Algo que parece não preocupar os adeptos, que passaram a estabelecer uma relação directa entre uma liderança musculada e duradoura e o sucesso desportivo. O mais recente exemplo veio do Sporting e enterrou de vez a tradição presidencial moderada das últimas décadas, com os chamados líderes “roquetistas” (José Roquette, Dias da Cunha, Soares Franco, José Eduardo Bettencourt e Godinho Lopes).

“Querer ganhar a todo o custo é o que está na base do apoio a Bruno de Carvalho. Tenho a certeza absoluta de que se o Sporting estivesse com uma dezena de pontos de atraso em relação ao FC Porto e Benfica nunca na vida teria obtido esta percentagem de votos na AG e nunca teria ameaçando demitir-se”, garantiu João Nuno Coelho.

Para Francisco Pinheiro, as posições públicas de Bruno de Carvalho e as críticas que motivam são precisamente fruto do novo paradigma e dinâmica que o líder “leonino” trouxe para o clube: “O Sporting sempre foi tradicionalmente um clube elitista, fundado pela aristocracia.

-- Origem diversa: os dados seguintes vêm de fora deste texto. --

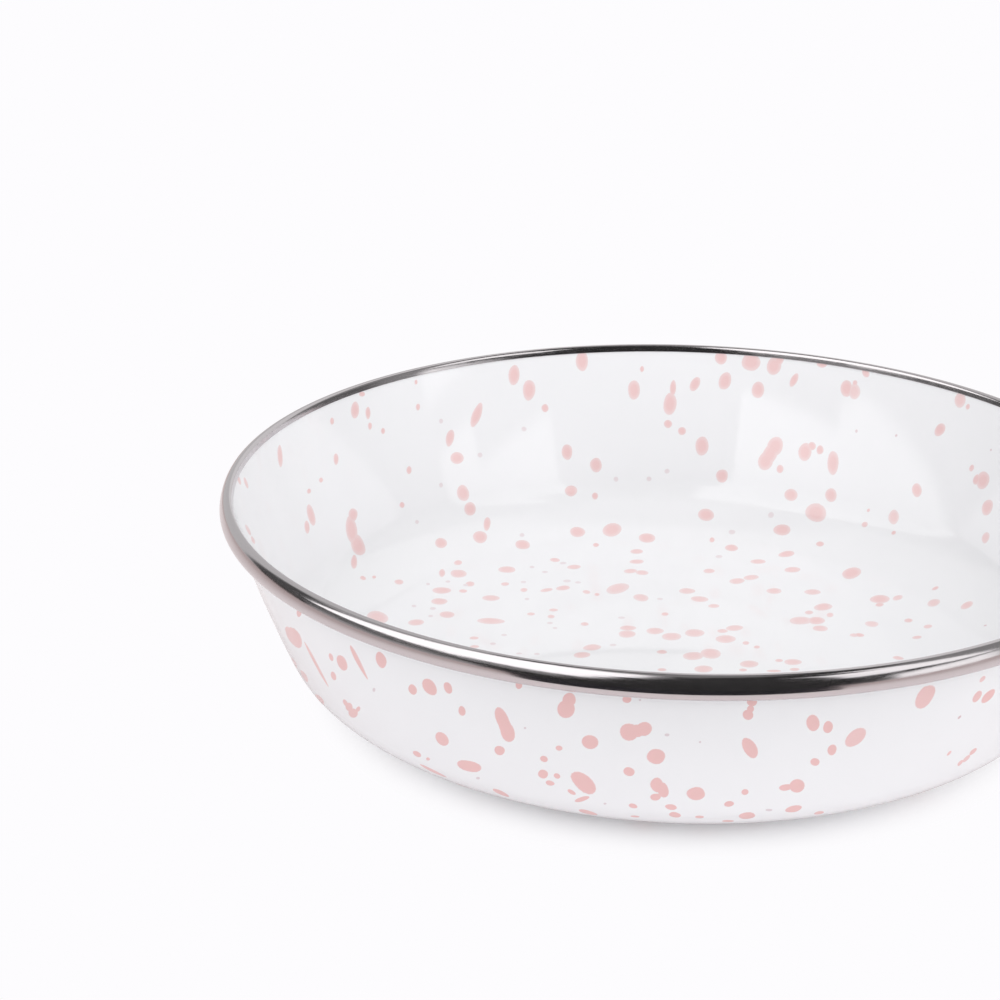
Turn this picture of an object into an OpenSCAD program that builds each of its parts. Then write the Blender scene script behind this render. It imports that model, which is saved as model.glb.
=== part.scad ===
// Enamelled steel serving bowl with a stainless band crimped over its lip.
// Every layer of the wall is one outline, drawn at two depths and turned about the axis.
// The origin is at the middle of the foot, on the plane that the bowl stands on, with Z up.

/* [Bowl] */
// Diameter over the rim band
rim_d = 300; // [220:1:380]
// Height from the standing plane to the crest of the rim
height = 70; // [64:1:80]
// How far the rim stands out beyond the foot on each side
spread = 66; // [62:0.5:72]
// Outer radius of the heel, the shallow turn out of the foot
heel_r = 74; // [66:1:80]
// Slope at which the heel turns into the knuckle
heel_a = 32; // [28:0.5:35]
// Outer radius of the knuckle, the tighter turn up into the wall
knuckle_r = 18.5; // [12:0.5:25]
// Outer radius of the wall's long sweep from the knuckle to the lip
wall_r = 400; // [260:10:1200]

/* [Base] */
// Width of the flat ring that the bowl stands on
foot_ring_w = 10; // [5:0.5:20]
// Width of the slope between that ring and the raised panel
kick_w = 30; // [15:1:45]
// Rise of the middle panel above the standing plane
kick_h = 1.2; // [0.5:0.1:3]

/* [Sheet and coats] */
// Thickness of the pressed steel sheet
steel_t = 0.7; // [0.5:0.05:0.9]
// Thickness of each fired coat of enamel
enamel_t = 0.2; // [0.15:0.05:0.3]

/* [Rim] */
// Thickness of the stainless strip
band_t = 0.35; // [0.3:0.05:0.5]
// Inner radius of the sheet's turn over the lip
bend_r = 0.15; // [0.1:0.05:0.4]
// Outer radius of the band's shoulder, between its crest and its face
shoulder_r = 3; // [2.6:0.1:5]
// Outer radius of the band's bulging face
face_r = 11; // [8:0.5:20]
// Outer radius of the roll at the band's lower edge
bead_r = 2.8; // [2.4:0.1:3.4]
// Angle above level, seen from its centre, at which the crest turns into the shoulder
crest_a = 62; // [50:1:75]
// Angle at which the shoulder turns into the face
shoulder_a = 24; // [16:1:40]
// Angle at which the face turns into the roll
face_a = 10; // [2:1:14]
// Angle on the roll at which the turned lip ends inside it
hem_a = -20; // [-45:1:0]
// Length of the band's leg down the inside of the lip
band_in = 1; // [0.4:0.1:3]
// Gap between the ends of the strip at its butt seam
seam_gap = 0.2; // [0.1:0.05:0.5]

/* [Hidden] */

// Facets round the axis, and along each arc of the outline
$fn = 180;
kick_n = 4;
heel_n = 8;
knuckle_n = 10;
wall_n = 8;
bend_n = 12;
shoulder_n = 6;
face_n = 4;
bead_n = 10;
leg_n = 1;

// Depths are measured inwards from the outer face of the outer coat
core_out = enamel_t;
core_in = core_out + steel_t;
coat_in = core_in + enamel_t;
band_face = coat_in + band_t;

// Base: the slope is two equal arcs, so it leaves the ring and meets the panel level
foot_r = rim_d / 2 - spread;
ring_in_r = foot_r - foot_ring_w;
panel_r = ring_in_r - kick_w;
kick_r = (kick_w * kick_w + kick_h * kick_h) / (4 * kick_h);
kick_a = asin(kick_w / (2 * kick_r));

// Rim: each arc hands over to the next where both point the same way, so the outline is smooth.
// The roll gives the widest point, and rim_rise is the crest's height above the roll's centre.
crest_r = bend_r + band_face - core_out;
rim_rise = bead_r * sin(face_a) + face_r * (sin(shoulder_a) - sin(face_a))
    + shoulder_r * (sin(crest_a) - sin(shoulder_a)) + crest_r * (1 - sin(crest_a));
bead_c = [rim_d / 2 - bead_r, height - rim_rise];
face_c = bead_c - (face_r - bead_r) * toward(face_a);
shoulder_c = face_c + (face_r - shoulder_r) * toward(shoulder_a);
crest_c = shoulder_c + (shoulder_r - crest_r) * toward(crest_a);

// Wall: the heel leaves the foot level, and each arc runs smoothly out of the one before it,
// up to the turned lip's
heel_c = [foot_r, heel_r];
knuckle_c = heel_c + (heel_r - knuckle_r) * toward(heel_a - 90);
wall_c = meet(knuckle_c, wall_r - knuckle_r, crest_c, wall_r - core_out + bend_r);
wall_a0 = heading(wall_c, knuckle_c);
wall_a1 = heading(wall_c, crest_c);

// Where the band's leg ends on the wall, where its roll ends, and what its seam takes up
band_a0 = wall_a1 - band_in / wall_r * 180 / PI;
low_z = bead_c[1] - bead_r;
seam_a = seam_gap / (rim_d / 2) * 180 / PI;

// Direction in degrees from one point to another
function heading(a, b) = atan2(b[1] - a[1], b[0] - a[0]);

// Unit vector at an angle above level
function toward(a) = [cos(a), sin(a)];

// The point at distance ra from a and rb from b that lies on the axis side of both
function meet(a, ra, b, rb) =
    let (
        d = norm(b - a),
        u = (b - a) / d,
        along = (ra * ra - rb * rb + d * d) / (2 * d),
        aside = sqrt(ra * ra - along * along)
    )
    a + along * u + aside * [-u[1], u[0]];

// Points of an arc about c, from angle a0 to angle a1 in n steps
function arc(c, r, a0, a1, n) =
    [for (i = [0 : n]) let (a = a0 + (a1 - a0) * i / n) c + r * toward(a)];

// Outline of the base at depth d, from the axis to the outer edge of the standing ring
function base_line(d) = concat(
    [[0, kick_h + d]],
    arc([panel_r, kick_h - kick_r], kick_r + d, 90, 90 - kick_a, kick_n),
    arc([ring_in_r, kick_r], kick_r - d, -90 - kick_a, -90, kick_n)
);

// Outline of the wall at depth d, from the standing ring to angle a of the wall's arc
function wall_line(d, a) = concat(
    arc(heel_c, heel_r - d, -90, heel_a - 90, heel_n),
    arc(knuckle_c, knuckle_r - d, heel_a - 90, wall_a0, knuckle_n),
    arc(wall_c, wall_r - d, wall_a0, a, wall_n)
);

// Outline at depth d over the lip and down its outside, to angle a of the roll's arc
function lip_line(d, a) =
    let (inset = band_face - d)
    concat(
        arc(crest_c, crest_r - inset, wall_a1 + 180, crest_a, bend_n),
        arc(shoulder_c, shoulder_r - inset, crest_a, shoulder_a, shoulder_n),
        arc(face_c, face_r - inset, shoulder_a, face_a, face_n),
        arc(bead_c, bead_r - inset, face_a, a, bead_n)
    );

// Radius of the outer coat at height z on the wall
function wall_at(z) = wall_c[0] + sqrt(wall_r * wall_r - pow(z - wall_c[1], 2));

// Takes out points that repeat where two arcs join
function joined(line) =
    [for (i = [0 : len(line) - 1]) if (i == 0 || norm(line[i] - line[i - 1]) > 0) line[i]];

function reversed(line) = [for (i = [len(line) - 1 : -1 : 0]) line[i]];

// The ring between two outlines, turned about the axis
module turned(outer, inner, sweep = 360) {
    rotate_extrude(angle = sweep)
        polygon(concat(joined(outer), reversed(joined(inner))));
}

// Outline of the steel sheet or a coat at depth d, from the axis over the turned lip
function full_line(d) =
    concat(base_line(d), wall_line(d, wall_a1), lip_line(d, hem_a));

// Pressed steel shell, its edge turned outwards and down in an open hem
module steel_core() {
    color("dimgray") turned(full_line(core_out), full_line(core_in));
}

// Fired coat on the inside, which also covers the outer face of the turned lip
module inner_enamel() {
    color("whitesmoke") turned(full_line(core_in), full_line(coat_in));
}

// Fired coat on the outside and under the foot, which ends below the turned lip
module outer_enamel() {
    color("white")
        turned(
            concat(base_line(0), wall_line(0, wall_a1)),
            concat(base_line(core_out), wall_line(core_out, wall_a1))
        );
}

// Outline of the band's outer face, or of its inner face where depth is coat_in
function band_line(d) =
    concat(arc(wall_c, wall_r - d, band_a0, wall_a1, leg_n), lip_line(d, -90));

// Crimped stainless strip, with its lower edge turned in against the wall
module rim_band() {
    color("silver")
        rotate([0, 0, seam_a / 2])
            turned(
                concat(band_line(band_face), [[wall_at(low_z), low_z]]),
                concat(band_line(coat_in), [[wall_at(low_z + band_t), low_z + band_t]]),
                360 - seam_a
            );
}

steel_core();
inner_enamel();
outer_enamel();
rim_band();
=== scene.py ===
# %% [markdown]
# # An enamelled steel serving bowl
# The real bowl is pressed from thin sheet steel, coated with white glass enamel, spattered
# with pink enamel while wet, and fired. A stainless strip is crimped over its lip. This
# lesson turns each of those layers as on a lathe, lays the drops on them one by one, and
# gives every layer the finish of the real one.

# %% Load the fixed frame
import math
import random

import bpy
import numpy as np
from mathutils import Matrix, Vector
from mathutils.bvhtree import BVHTree


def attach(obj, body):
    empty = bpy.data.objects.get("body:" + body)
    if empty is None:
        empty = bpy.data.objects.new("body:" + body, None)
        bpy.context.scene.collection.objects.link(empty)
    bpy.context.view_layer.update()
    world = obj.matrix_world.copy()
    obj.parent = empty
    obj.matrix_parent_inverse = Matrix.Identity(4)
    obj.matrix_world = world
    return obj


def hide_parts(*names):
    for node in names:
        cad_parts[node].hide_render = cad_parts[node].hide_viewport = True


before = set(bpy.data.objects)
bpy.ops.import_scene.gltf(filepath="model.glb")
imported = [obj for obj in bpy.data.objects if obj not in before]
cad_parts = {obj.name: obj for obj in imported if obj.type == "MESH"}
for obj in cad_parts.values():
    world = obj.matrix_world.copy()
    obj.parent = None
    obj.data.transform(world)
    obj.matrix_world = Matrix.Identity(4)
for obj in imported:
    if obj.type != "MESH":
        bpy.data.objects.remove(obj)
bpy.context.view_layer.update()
print("nodes:", sorted(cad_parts))

# %% [markdown]
# ## The sizes
# Each size is that of the construction model, in metres, so every piece made here stands
# exactly where the construction has it. Only the strip's leg down the inside is longer,
# 1.5 mm where the construction has 1 mm. Depths are measured inwards from the outer face of
# the outer coat: through that coat, the steel, the inner coat and the strip over the lip.

# %% Sizes
MM = 0.001
RIM_R, HEIGHT, SPREAD = 150 * MM, 70 * MM, 66 * MM
HEEL_R, HEEL_A = 74 * MM, 32
KNUCKLE_R, WALL_R = 18.5 * MM, 400 * MM
RING_W, KICK_W, KICK_H = 10 * MM, 30 * MM, 1.2 * MM
STEEL_T, ENAMEL_T, BAND_T = 0.7 * MM, 0.2 * MM, 0.35 * MM
BEND_R, SHOULDER_R, FACE_R, BEAD_R = 0.15 * MM, 3 * MM, 11 * MM, 2.8 * MM
CREST_A, SHOULDER_A, FACE_A, HEM_A = 62, 24, 10, -20
LEG, SEAM = 1.5 * MM, 0.2 * MM

CORE_OUT = ENAMEL_T
CORE_IN = CORE_OUT + STEEL_T
COAT_IN = CORE_IN + ENAMEL_T
BAND_FACE = COAT_IN + BAND_T
print("wall thickness in mm:", round(COAT_IN / MM, 2))

# %% [markdown]
# ## The camera
# The camera comes first, because the drops are placed through it. It stands 0.3 m above the
# table and looks 21 degrees down, a little to the left of the bowl, so that the bowl runs
# out of the picture on the right. A 72 mm lens on a 36 mm sensor makes one pixel of the
# 1000 pixel picture a two-thousandth of the distance.

# %% Camera
LENS, SENSOR, PICTURE = 72, 36, 1000
CAMERA_AT, LOOK_DOWN, LOOK_LEFT = (0, -0.6182, 0.3019), 0.3729, 0.0952
bpy.ops.object.select_all(action="DESELECT")
bpy.ops.object.camera_add(
    location=CAMERA_AT, rotation=(math.pi / 2 - LOOK_DOWN, 0, LOOK_LEFT)
)
camera = bpy.context.object
camera.name = "camera"
camera.data.lens, camera.data.sensor_width = LENS, SENSOR
bpy.context.scene.camera = camera
bpy.context.scene.view_settings.view_transform = "Standard"
bpy.context.view_layer.update()

FOCAL = PICTURE * LENS / SENSOR
EYE = camera.matrix_world.translation.copy()
TURN = camera.matrix_world.to_3x3()


def sight(x, y):
    """Direction from the camera through a pixel of the picture."""
    return (TURN @ Vector((x - PICTURE / 2, PICTURE / 2 - y, -FOCAL))).normalized()


def pixel(point):
    """Where a point of the scene shows in the picture."""
    p = TURN.transposed() @ (Vector(point) - EYE)
    return Vector((PICTURE / 2 - FOCAL * p.x / p.z, PICTURE / 2 + FOCAL * p.y / p.z))


print("the middle of the foot shows at", [round(v) for v in pixel((0, 0, 0))])

# %% [markdown]
# ## The outline
# The bowl is a body of revolution, so its whole form is one outline in the XZ plane. The
# outline is a chain of strokes, each a straight line or an arc that starts in the direction
# in which the last one ended. The same chain is drawn at several depths. An arc is kept as
# its centre, its radius and its two angles, because both the lathe work and the laying of
# the drops need it.

# %% Directions and circles


def toward(degrees):
    return Vector((math.cos(math.radians(degrees)), math.sin(math.radians(degrees))))


def heading(a, b):
    return math.degrees(math.atan2(b.y - a.y, b.x - a.x))


def meet(a, ra, b, rb):
    """The point at distance ra from a and rb from b, on the axis side of both."""
    apart = (b - a).length
    u = (b - a) / apart
    along = (ra**2 - rb**2 + apart**2) / (2 * apart)
    return a + along * u + math.sqrt(ra**2 - along**2) * Vector((-u.y, u.x))


def rise(radius, low, high):
    """How far an arc climbs from one angle above level to another."""
    return radius * (math.sin(math.radians(high)) - math.sin(math.radians(low)))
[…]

A partir do momento em que chega um presidente que quebra com este género de dinâmica e estratificação social torna-se um alvo de críticas e conotações justas ou injustas.”

De resto, o historiador considera exageradas as acusações de populismo com que muitas vezes são brindados os presidentes dos principais clubes portugueses. “Quando aparecem figuras que acabam por ter uma maior presença mediática, um discurso diferente ou agressivo relativamente ao statu quo, não se pode forçosamente conotar com o populismo. E não estou a particularizar.”

Com tentações populistas ou não, certo é que, enquanto os sócios e adeptos têm hoje mais dificuldades em dominar o novo léxico empresarial dos clubes, os presidentes passaram definitivamente a falar na língua dos adeptos.